Primary tabs

Bill Frisell, Not-So-Unplugged at Grace Cathedral

September 21, 2015

Grace Cathedral Concerts

Guitarist Bill Frisell (Photo by Monica Frisell)I came upon Bill Frisell more than 15 years ago, when I was still a teenager; the minimalist, slightly Rothko-esque cover of his second ECM release, In Line, beckoned to me from the “Guitar” bin of some Borders, Tower, or similarly defunct record store. As a young guitarist I was immediately smitten by his ethereal tone; his careful, always vocal phrasing; his effectiveness as a soloist without the need to rely on a gazillion notes. 

It’s been a challenge to keep up with Frisell, whose music  encompasses the near totality of American vernacular and experimental styles, from his early work as a guitarist for John Zorn’s Spillane and Godard, to the recent reimagining of 50s and 60s rock and surf hits on Guitar in the Space Age.

Yet no matter the idiom or genre, Frisell's personality always shines through, his sapient fingers acting as the perfect filter through which to shine new light on disparate corner of the repertoire. His Friday, September 18, solo concert at Grace Cathedral — an appropriately reverberant setting — was practically a master class in idiomatic fluency and improvisatory prowess, a wonderfully quasi-private opportunity to sneak a peek into the arranger’s and guitarist’s mind. With nowhere to hide, and no-one with whom to collaborate, all we got was pure, unadulterated Frisell: And what a treat it was.

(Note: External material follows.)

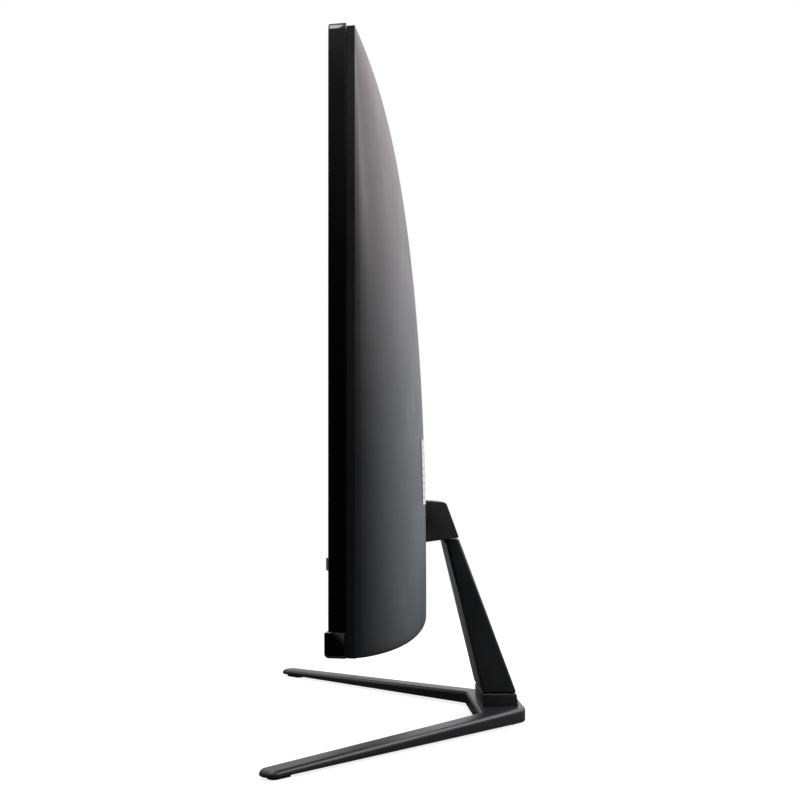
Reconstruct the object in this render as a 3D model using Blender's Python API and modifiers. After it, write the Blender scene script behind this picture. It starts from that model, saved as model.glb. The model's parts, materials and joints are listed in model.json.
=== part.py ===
"""Curved desktop monitor on a V-legged stand.

Metres, +Z up. The screen faces -Y and the stand's legs reach towards -Y. The origin is on the
table, halfway between the leg tips and the nose of the base, on the plane of symmetry.

The display's curved pieces are drawn flat first: x is the distance along the arc, y the depth
behind the screen's front surface, z the height above the display's bottom edge. wrap() then
rolls them round the screen's vertical axis.
"""

import math

import bmesh
import bpy
from mathutils import Matrix, Vector

# ---------------------------------------------------------------- driving dimensions
GAP = 0.0003                    # between pieces that touch
RUNNING_FIT = 0.0001            # a pin in its bore, on the radius

SCREEN_RADIUS = 1.5             # the screen's curve
DISPLAY_WIDTH = 0.610           # chord across the front edges
DISPLAY_HEIGHT = 0.364
DISPLAY_BOTTOM = 0.0985         # above the table
BEZEL_DEPTH = 0.0105            # glossy front frame, front to back
BEZEL_WALL = 0.0025
CHIN_HEIGHT = 0.015
CHIN_PROUD = 0.0023             # how far the chin stands in front of the screen
RIM_DEPTH = 0.0156              # front surface to the crease of the rear cover
BULGE_DEPTH = 0.0308            # crease to the deepest point of the rear cover
COVER_WALL = 0.0025
COVER_INSET_TOP = 0.0020
COVER_INSET = 0.0005            # at the sides and the bottom
COVER_EDGE_ROUND = 0.0030       # lower rear edge
SIDE_POWER = 5.3                # how flat the bulge runs across its middle
SIDE_FULLNESS = 0.61            # how fast it rises from the sides
TOP_POWER = 2.5                 # how flat it runs up its middle
TOP_FULLNESS = 0.76             # how fast it rises from the top
PANEL_BORDER = 0.0045           # width of the panel's own plastic frame
GLASS_SETBACK = 0.0006
GLASS_THICKNESS = 0.0014
SHEETS_THICKNESS = 0.0009
GUIDE_THICKNESS = 0.0020
REFLECTOR_THICKNESS = 0.0004
TRAY_THICKNESS = 0.0008
LED_BAR_HEIGHT = 0.0035
BOARD_THICKNESS = 0.0016

BRACKET_THICKNESS = 0.0012      # steel chassis that carries the boards
BRACKET_WIDTH = 0.300
BRACKET_BOTTOM = 0.135
BRACKET_HEIGHT = 0.215
BRACKET_DEPTH = 0.0107          # behind the screen's front, at the middle
BOARD_STANDOFF = max(0.0045, BULGE_DEPTH - 0.0238)   # the boards keep their distance from the cover
MAIN_BOARD_WIDTH = 0.0910
BAY_WIDTH = 0.094               # recess for the sockets, open at the back and the bottom
BAY_DEPTH_FLOOR = 0.0162        # how deep behind the screen's front its floor lies
BAY_CEILING = 0.147
BAY_INNER_X = -0.0560
VESA_PITCH = 0.100
VESA_CENTRE = 0.256
VESA_PAD = 0.120
VESA_PAD_SINK = 0.0004          # the pad's flat floor below the cover at its upper corners
VESA_HOLE_RADIUS = 0.0022
VESA_POST_RADIUS = 0.0048
VESA_THREAD_DEPTH = 0.010
VENT_SLOTS = 18
VENT_SLOT_WIDTH = 0.0028
VENT_SLOT_HEIGHT = 0.024
VENT_PITCH = 0.0088
LABEL_WIDTH = 0.037
LABEL_HEIGHT = 0.045
LABEL_CENTRE = (0.166, 0.2065)
KEY_COUNT = 5
KEY_PITCH = 0.018
KEY_SIZE = (0.011, 0.0040)
KEY_PROUD = 0.0009
KEY_RIGHT = 0.270               # arc distance of the power key from the middle
KEY_DEPTH = 0.0050              # of the keys' centres, behind the screen's front
KEY_CLEARANCE = 0.0003
KEY_FLANGE = 0.0009             # how far a key's flange reaches past its sides
KEY_TRAVEL = 0.0008
LIGHT_RADIUS = 0.0011
COVER_SCREWS = (-0.200, 0.0, 0.200)
COVER_SCREW_DEPTH = 0.0300      # behind the screen's front
SCREW_HOLE_SIDES = 15           # odd, so that no corner falls on a fold line of the shell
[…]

The guitarist spent the first half of the concert on a slope-shouldered acoustic guitar, gently amplified to trigger the sanctuary’s resonances without being completely overwhelmed. Moving seamlessly from original frameworks to more-or-less recognizable arrangements of jazz, bossa nova, pop, and folk tunes, Frisell also demonstrated absolute command of the steel-stringed instrument, employing a wide range of timbral variations, and juggling two independent voices with remarkable clarity in his typically linear, melodic style of playing. The hall itself became an extension of the instrument, supplanting the artificial reverbs often used in the studio while still allowing high notes to sustain well beyond the capability of the instrument. Rather than producing busy arrangements that account for every bass note and every rhythmic nuance, he manages to conjure the essential quality of the tune

From rhythmic, harmonic, and textural standpoints, Frisell is a master of the implied. Rather than producing busy arrangements that account for every bass note and every rhythmic nuance, he manages to conjure the essential quality of the tune, as in the unexpected cover of Teddy Randazzo’s “Going Out of My Head” (a number one hit for Little Anthony and the Imperials), while inhabiting a rhythmically suspended space, suggesting rather than providing those defining musical elements that eventually reveal the original tune.

After a half-dozen mesmerizing selections, performed nearly without speaking to the audience, Frisell switched to a Fender Telecaster guitar (a habitual companion), an assortment of effects pedals, and a pair of Fender Deluxe amplifiers. As expected, most of his electric set relied on the recording and overlaying of multiple loops of audio, often transposed up or down an octave, and by the electronic sustaining of drones “grabbed” from his own playing. These techniques are more or less commonplace in the experimental guitar world, but it was nevertheless illuminating to witness how smoothly and unobtrusively he bent the technology to his musical vision in a live setting.

The electronics allowed him to move from one selection to the next even more smoothly than in the acoustic set; thus “Shenandoah” morphed into “Wildwood Flower,” which sounded appropriately mandolin-like through the real-time deployment of a capo to bring the guitar’s pitch up an octave.

As the looped strains of the Carter Family tune faded into the background, Frisell switched on a searing fuzz pedal to let loose in a convincing bagpipe impersonation in his own Lake Superior. Even at the higher amplitudes of the electric set, Grace Cathedral provided a perfect canvas for the guitarist’s palette: Throughout, an original composition from the very record that introduced me to Frisell many years ago, sounded absolutely transcendent in the space.

An obligatory foray into Lennon-McCartney territory (“In My Life”), replete with faithful faux-harpsichord solo, signaled the end of the evening, but the public was not content. After re-embracing the acoustic guitar, Frisell broke his silence for maybe the second time to thank the audience, before letting the strings bid us all farewell with “Happy Trails” (of Dale Evans/Roy Rogers fame), the Chantay’s Pipeline, and a hint of the theme song to Bonanza.

Who said you need words to show a sense of humor?

Giacomo Fiore is an Italian-born guitarist and musicologist specializing in U.S. Experimentalism and intonation. He teaches at the San Francisco Conservatory, USF, and UCSC.